RAG systems break on real data: the culprit is retrieval, not the model
RAG pipelines often break not because of the model, but because of retrieval. When the system retrieves the wrong document or text chunk, even GPT-4 starts hall

A RAG pipeline looks like magic: load documents, chunk them, generate embeddings, connect a vector database. Ask a question — the model answers confidently and in detail. Show it to the client, they're impressed. But then real testing on actual questions begins, and it turns out the system misses half of them.
RAG's Bottleneck
On real questions, the system often answers incorrectly. It finds the wrong document entirely, or finds the right document but extracts the wrong text chunk, or retrieves nothing relevant at all, and the model confidently hallucinates. It seems the problem is with the model. In reality, retrieval is at fault.

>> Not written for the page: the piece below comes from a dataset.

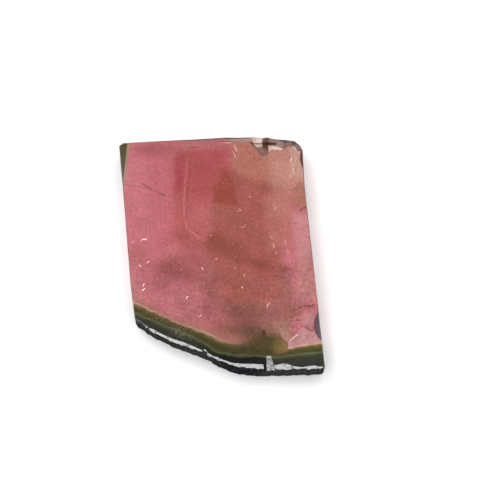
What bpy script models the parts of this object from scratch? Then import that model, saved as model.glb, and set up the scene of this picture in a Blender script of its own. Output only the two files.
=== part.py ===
"""Watermelon tourmaline slice: one piece of crystal, sawn across its length and polished on both flats.

The slice lies on its back face. +Z goes up through its thickness, +Y towards the sawn top edge, and the
crystal's own outside, the dark rind, is at -Y. The origin is the middle of the bounding box, on the back face.
"""

import math

import bmesh
import bpy
from mathutils import Vector
from mathutils import noise

MM = 0.001

# Driving dimensions, in millimetres.
THICKNESS = 3.2
SAWN_CHAMFER = 0.09
RIND_CHAMFER = 0.13
CHAMFER_SLOPE = 0.8

# The plan outline at its widest, anticlockwise from the top left: name, x, y, fillet radius.
# The crystal's own prism faces are the edges that start at a name in RIND_EDGES.
CORNERS = (
    ("top_left_low", -8.61, 9.17, 0.08),
    ("left_high", -8.23, 5.40, 6.00),
    ("left_low", -7.52, -2.60, 8.00),
    ("bottom_left", -7.14, -5.52, 0.40),
    ("slant_top", -6.18, -6.24, 1.20),
    ("slant_high", -4.17, -7.30, 4.00),
    ("slant_low", -1.83, -8.26, 4.00),
    ("slant_foot", 0.80, -9.50, 2.00),
    ("base_left", 2.50, -9.79, 3.00),
    ("base_right", 4.60, -9.82, 5.00),
    ("bottom_right", 8.47, -9.65, 0.25),
    ("right_bend", 6.88, 5.60, 8.00),
    ("top_right", 6.70, 9.64, 1.10),
    ("top_middle", 2.45, 10.06, 9.00),
    ("top_left_high", -8.27, 9.41, 0.08),
)
RIND_EDGES = (
    "bottom_left",
    "slant_top",
    "slant_high",
    "slant_low",
    "slant_foot",
    "base_left",
    "base_right",
)
SAWN_STEP = 1.2
RIND_STEP = 0.20
ARC_STEP = math.radians(14)

# Growth ridges on the prism faces, parallel to Z: period along the rind, height, phase.
STRIATIONS = ((1.93, 0.026, 0.4), (0.83, 0.022, 2.1), (0.47, 0.012, 5.0))
# Broad growth steps: distance along the rind from its left end, width, height.
GROWTH_STEPS = ((2.6, 0.9, 0.05), (6.3, 0.7, -0.06), (10.4, 1.2, 0.04), (13.6, 0.8, -0.03))
# The bevel round the front of the rind swells in these places: distance, width, extra.
BEVEL_SWELLS = ((5.0, 1.5, 0.11), (12.1, 1.6, 0.17), (15.2, 0.75, 0.22), (17.6, 0.35, 0.08))
# The wall leans in towards the front, or out where it is negative: distance, width, lean at the front.
WALL_LEANS = ((3.6, 2.4, -0.09), (11.0, 2.3, 0.16), (17.4, 1.0, -0.06))

# Heights of the wall's rings between its chamfers, as shares of the thickness.
WALL_SHARES = (0.25, 0.5, 0.75)

# Scoops that broke out of the edges: name, centre, radii, turn about Z and tilt in degrees, facets.
CHIPS = (
    ("top_bevel_left", (-2.20, 10.10, 3.30), (4.60, 0.52, 0.40), 2.0, 0.0, 2),
    ("top_bevel_middle", (1.90, 10.44, 3.42), (2.50, 1.07, 0.78), -0.5, 0.0, 2),
    ("top_bevel_right", (5.65, 10.25, 3.44), (1.70, 1.15, 0.72), -6.0, 0.0, 2),
    ("top_facet_a", (3.00, 10.15, 3.55), (0.90, 1.10, 0.95), 12.0, 0.0, 1),
    ("top_facet_b", (4.70, 9.90, 3.55), (1.25, 1.22, 0.85), -6.0, 0.0, 1),
    ("corner_facet", (6.45, 9.55, 3.45), (1.10, 0.90, 0.80), -38.0, 0.0, 1),
    ("right_top_facet", (7.05, 8.10, 3.46), (0.62, 1.30, 0.76), 3.0, 0.0, 1),
    ("right_wedge", (8.45, -6.15, 3.52), (1.00, 1.40, 0.95), 7.0, 0.0, 1),
    ("right_back_wedge", (8.36, -4.90, -0.20), (0.62, 1.70, 0.70), 6.0, 0.0, 1),
    ("slant_back_scoop", (-5.70, -6.72, -0.20), (1.00, 0.50, 0.52), -30.0, 0.0, 1),
    ("back_edge_scoop", (-3.60, 9.86, -0.22), (1.70, 0.52, 0.60), 2.0, 0.0, 1),
    ("left_nick", (-8.30, 2.30, -0.16), (0.42, 0.90, 0.42), 5.0, 0.0, 1),
)
CHIP_ROUGHNESS = 0.10
CHIP_GRAIN = 2.6
# Flat-floored breaks that open away from their tip: name, tip, width at the tip and at the far end, run,
# fall of the floor in degrees, tilt, turn and roughness. A tilt of -90 lays the break down the wall.
BREAKS = (
    ("top_notch", (3.49, 8.16, 3.20), (0.12, 2.30), 1.35, 26.0, 0.0, 1.0, 0.09),
    ("rind_gap", (3.56, -9.20, 3.20), (0.24, 0.26), 1.1, 66.0, 0.0, 183.0, 0.03),
    ("rind_step", (3.88, -8.80, 3.20), (0.38, 0.52), 1.5, 41.0, 0.0, 184.0, 0.02),
    ("rind_notch_rim", (-1.37, -8.12, 3.20), (0.10, 1.10), 0.75, 38.0, 0.0, 184.0, 0.03),
    ("rind_notch", (-1.38, -8.27, 3.30), (0.34, 1.70), 3.6, -1.6, -90.0, 156.0, 0.09),
)
BREAK_CLEARANCE = 0.8
BREAK_CUTS = 2
BREAK_GRAIN = 1.7
# fixes the breaks' shape: without a seed, noise_vector starts somewhere else on each run
BREAK_SEED = 1795467466


def clear_scene():
    for thing in list(bpy.data.objects):
        bpy.data.objects.remove(thing)


def collection(name):
    made = bpy.data.collections.new(name)
    bpy.context.scene.collection.children.link(made)
    return made


def fillet(before, corner, after, radius):
    """The two tangent points of a corner's arc, and its centre and true radius."""
    back = (before - corner).normalized()
    ahead = (after - corner).normalized()
    half = back.angle(ahead) / 2
    reach = min(radius / math.tan(half), 0.45 * (before - corner).length, 0.45 * (after - corner).length)
    radius = reach * math.tan(half)
    centre = corner + (back + ahead).normalized() * (radius / math.sin(half))
    return corner + back * reach, corner + ahead * reach, centre


def arc(start, end, centre):
    """Points from start up to, and not including, end, round centre the short way."""
    first, last = start - centre, end - centre
    sweep = first.angle_signed(last)
    steps = max(1, math.ceil(abs(sweep) / ARC_STEP))
    turned = []
    for i in range(steps):
        angle = -sweep * i / steps
        c, s = math.cos(angle), math.sin(angle)
        turned.append(centre + Vector((first.x * c - first.y * s, first.x * s + first.y * c)))
    return turned


def plan_outline():
    """The outline as (point, rind share) pairs, anticlockwise. Rind share is 1 on a prism face and 0 on a cut."""
    places = [Vector((x, y)) for _, x, y, _ in CORNERS]
    count = len(places)
    bends = [
        fillet(places[i - 1], places[i], places[(i + 1) % count], CORNERS[i][3]) for i in range(count)
    ]
    outline = []
    for i in range(count):
        start, end, centre = bends[i]
        before_rind = CORNERS[i - 1][0] in RIND_EDGES
        after_rind = CORNERS[i][0] in RIND_EDGES
        share = (before_rind + after_rind) / 2
        outline += [(point, share) for point in arc(start, end, centre)]
        run = bends[(i + 1) % count][0] - end
        steps = max(1, round(run.length / (RIND_STEP if after_rind else SAWN_STEP)))
        outline += [(end + run * j / steps, float(after_rind)) for j in range(steps)]
    return outline


def outward(outline, i):
    """The outline's outward normal at a point, from its two neighbours."""
    along = outline[(i + 1) % len(outline)][0] - outline[i - 1][0]
    return Vector((along.y, -along.x)).normalized()


def swell(distance, swells):
    """The sum of the soft swells at this distance along the rind."""
    return sum(height * math.exp(-(((distance - place) / width) ** 2)) for place, width, height in swells)


def ridge(distance):
    """How far the prism face stands out at this distance along the rind."""
    waves = sum(a * math.sin(math.tau * distance / period + phase) for period, a, phase in STRIATIONS)
    return waves + swell(distance, GROWTH_STEPS)


def station_places(outline):
    """The rings of the slab, from the back up: for each, the place of every point of the outline, in metres.

    The bevels are flat cuts, so they end higher or lower on the wall as its ridges stand out or fall back.
    """
    normals = [outward(outline, i) for i in range(len(outline))]
    along = 0.0
    rings = [[] for _ in range(len(WALL_SHARES) + 4)]
    for i, (point, share) in enumerate(outline):
        along += (point - outline[i - 1][0]).length if share > 0 and i else 0.0
        stand_out = ridge(along) * share
        lean = swell(along, WALL_LEANS) * share
        back = SAWN_CHAMFER + (RIND_CHAMFER - SAWN_CHAMFER) * share
        front = SAWN_CHAMFER + (RIND_CHAMFER + swell(along, BEVEL_SWELLS) - SAWN_CHAMFER) * share
        low = (back + stand_out) * CHAMFER_SLOPE
        high = THICKNESS - (front + stand_out) * CHAMFER_SLOPE
        walls = [low] + [THICKNESS * height for height in WALL_SHARES] + [high]
        stations = [(0.0, -back)]
        stations += [(height, stand_out - lean * height / THICKNESS) for height in walls]
        stations += [(THICKNESS, -front - lean)]
        for ring, (height, offset) in zip(rings, stations):
            moved = point + normals[i] * offset
            ring.append(Vector((moved.x, moved.y, height)) * MM)
    return rings


def slab_mesh():
    """The slice before its chips: the back outline drawn as edges, then extruded ring by ring and capped."""
    rings = station_places(plan_outline())
    body = bmesh.new()
    station = body.verts.layers.int.new("station")
    corners = [body.verts.new(place) for place in rings[0]]
    for i, vert in enumerate(corners):
        vert[station] = i
    rim = [body.edges.new((corners[i - 1], corners[i])) for i in range(len(corners))]
    bmesh.ops.contextual_create(body, geom=rim)
    for ring in rings[1:]:
        raised = bmesh.ops.extrude_edge_only(body, edges=rim)["geom"]
        rim = [item for item in raised if isinstance(item, bmesh.types.BMEdge)]
        for vert in (item for item in raised if isinstance(item, bmesh.types.BMVert)):
            vert.co = ring[vert[station]]
    bmesh.ops.contextual_create(body, geom=rim)
    bmesh.ops.recalc_face_normals(body, faces=body.faces)
    body.verts.layers.int.remove(station)
    mesh = bpy.data.meshes.new("tourmaline_slice")
    body.to_mesh(mesh)
    body.free()
    return mesh


def cutter(name, shape, centre, turn, tilt, cutters):
    """Names a bmesh in millimetres as a hidden cutting tool and puts it in its place."""
    for vert in shape.verts:
        vert.co *= MM
    mesh = bpy.data.meshes.new(name)
    shape.to_mesh(mesh)
    shape.free()
    tool = bpy.data.objects.new(name, mesh)
    tool.location = Vector(centre) * MM
    tool.rotation_euler = (math.radians(tilt), 0, math.radians(turn))
    tool.hide_render = True
    tool.display_type = "WIRE"
    cutters.objects.link(tool)
    return tool


def scoop(name, centre, radii, turn, tilt, facets, cutters):
    """A faceted, slightly lumpy ellipsoid, which leaves a shell-shaped break."""
    lump = bmesh.new()
    bmesh.ops.create_icosphere(lump, subdivisions=facets + 1, radius=1.0)
    for vert in lump.verts:
        vert.co *= 1 + CHIP_ROUGHNESS * noise.noise(vert.co * CHIP_GRAIN + Vector(centre))
        vert.co = Vector([c * r for c, r in zip(vert.co, radii)])
    return cutter(name, lump, centre, turn, tilt, cutters)


def flat_break(name, tip, widths, run, fall, tilt, turn, roughness, cutters):
    """A box that widens away from its tip, with a falling floor, which leaves a flat-floored notch."""
    box = bmesh.new()
    bmesh.ops.create_cube(box, size=1.0)
    floor = -run * math.tan(math.radians(fall))
    for vert in box.verts:
        far = vert.co.y > 0
        width = widths[1] if far else widths[0]
        height = BREAK_CLEARANCE if vert.co.z > 0 else (floor if far else 0.0)
        vert.co = Vector((vert.co.x * width, run if far else 0.0, height))
    bmesh.ops.subdivide_edges(box, edges=box.edges, cuts=BREAK_CUTS, use_grid_fill=True)
    for vert in box.verts:
        vert.co += roughness * noise.noise_vector(vert.co * BREAK_GRAIN + Vector(tip))
    bmesh.ops.triangulate(box, faces=box.faces)
    return cutter(name, box, tip, turn, tilt, cutters)


def tourmaline_material():
    material = bpy.data.materials.new("tourmaline")
    material.use_nodes = True
    shader = material.node_tree.nodes["Principled BSDF"]
    shader.inputs["Base Color"].default_value = (0.56, 0.15, 0.17, 1.0)
    shader.inputs["Metallic"].default_value = 0.0
    shader.inputs["Roughness"].default_value = 0.08
    shader.inputs["IOR"].default_value = 1.63
    shader.inputs["Transmission Weight"].default_value = 0.6
    return material


def cut_away(stone, tool):
    cut = stone.modifiers.new(tool.name, "BOOLEAN")
    cut.operation = "DIFFERENCE"
    cut.solver = "EXACT"
    cut.object = tool


def tourmaline_slice():
    """The whole slice, with its chips cut away."""
    part = collection("watermelon_tourmaline_slice")
    cutters = collection("chip_cutters")
    stone = bpy.data.objects.new("tourmaline_slice", slab_mesh())
    stone.data.materials.append(tourmaline_material())
    part.objects.link(stone)
    for chip in CHIPS:
        cut_away(stone, scoop(*chip, cutters))
    noise.seed_set(BREAK_SEED)
    for broken in BREAKS:
        cut_away(stone, flat_break(*broken, cutters))
    return stone


clear_scene()
tourmaline_slice()
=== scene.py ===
# %% [markdown]
# # A watermelon tourmaline slice
#
# The object is one flat slice sawn across a tourmaline crystal: pink inside, olive and black-green at the
# rind that the crystal grew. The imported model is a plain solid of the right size. This lesson dresses it:
# a finer mesh with the same outline, a see-through material with the crystal's colour zones, and the tiny
# fractures inside it. Loading the frame comes first, because every piece has to sit on that solid.

# %% Load the frame
import functools
import math
import random

import bmesh
import bpy
from mathutils import Matrix, Vector, noise


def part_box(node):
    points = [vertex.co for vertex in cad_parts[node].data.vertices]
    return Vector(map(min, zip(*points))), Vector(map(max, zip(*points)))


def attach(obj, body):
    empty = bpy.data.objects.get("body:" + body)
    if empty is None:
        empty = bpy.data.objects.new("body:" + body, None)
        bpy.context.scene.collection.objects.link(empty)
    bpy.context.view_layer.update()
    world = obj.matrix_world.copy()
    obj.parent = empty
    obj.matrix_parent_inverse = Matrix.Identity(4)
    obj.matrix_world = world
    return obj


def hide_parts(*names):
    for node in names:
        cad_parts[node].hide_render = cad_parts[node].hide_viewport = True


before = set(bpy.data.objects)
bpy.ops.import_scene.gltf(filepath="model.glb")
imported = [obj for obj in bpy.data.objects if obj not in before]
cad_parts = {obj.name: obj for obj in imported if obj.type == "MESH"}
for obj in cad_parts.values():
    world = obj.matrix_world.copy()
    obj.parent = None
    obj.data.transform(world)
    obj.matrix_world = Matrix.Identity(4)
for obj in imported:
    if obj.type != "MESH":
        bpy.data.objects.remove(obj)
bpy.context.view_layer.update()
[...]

GPT-4 and Claude answer perfectly if given the right context. If the context is wrong — hallucination is guaranteed, no matter how good the model is. The model answers only as well as the context provided to it.
The problem is not in the models. The problem is in retrieval — in how we search for relevant document chunks from your database. This is the bottleneck through which the entire RAG pipeline passes. If retrieval gives the model the wrong context, everything else is wasted time and money.
"The model answers only as well as the context provided to it."
When Retrieval Breaks
Retrieval can break for dozens of reasons. Here are the most common:
- Chunking too large or too small. A 512-word chunk can capture neighboring context instead of the needed piece. A question about return policy, chunk contains a size table description
- Embeddings generated for English-language data, but the question is in Russian. The semantic distance between the vector of the question and vectors of documents is huge, no matches
- The question is rephrased such that the vector of its embedding does not match vectors in the database. You're looking for "return order", documents contain "product return" — different semantics
- Relevant document found 8th out of 10, but the model was fed only top-5 results. The needed context simply doesn't fall within the visibility window
- Index filled with duplicates and noise. Many irrelevant chunks push the correct information out of the results
Each of these problems leads to the same result: the model hallucinates instead of providing the correct answer.
The Cost of Retrieval
Optimizing retrieval is not a hobby for enthusiasts. It's real work: a week or two spent by a developer on analysis will reveal the system is 30-40% below expected accuracy. The reason is not the model, but that retrieval is searching incorrectly. On real projects, this is a huge loss: time spent on RAG, money spent on infrastructure, and the system doesn't work because document vectors don't match question vectors.
What This Means
RAG works only if retrieval works. Without it, even the best model will be wrong. This means that before launching RAG to production, you need to invest serious time in optimizing search, testing on real data, and then iteratively improving the retrieval pipeline.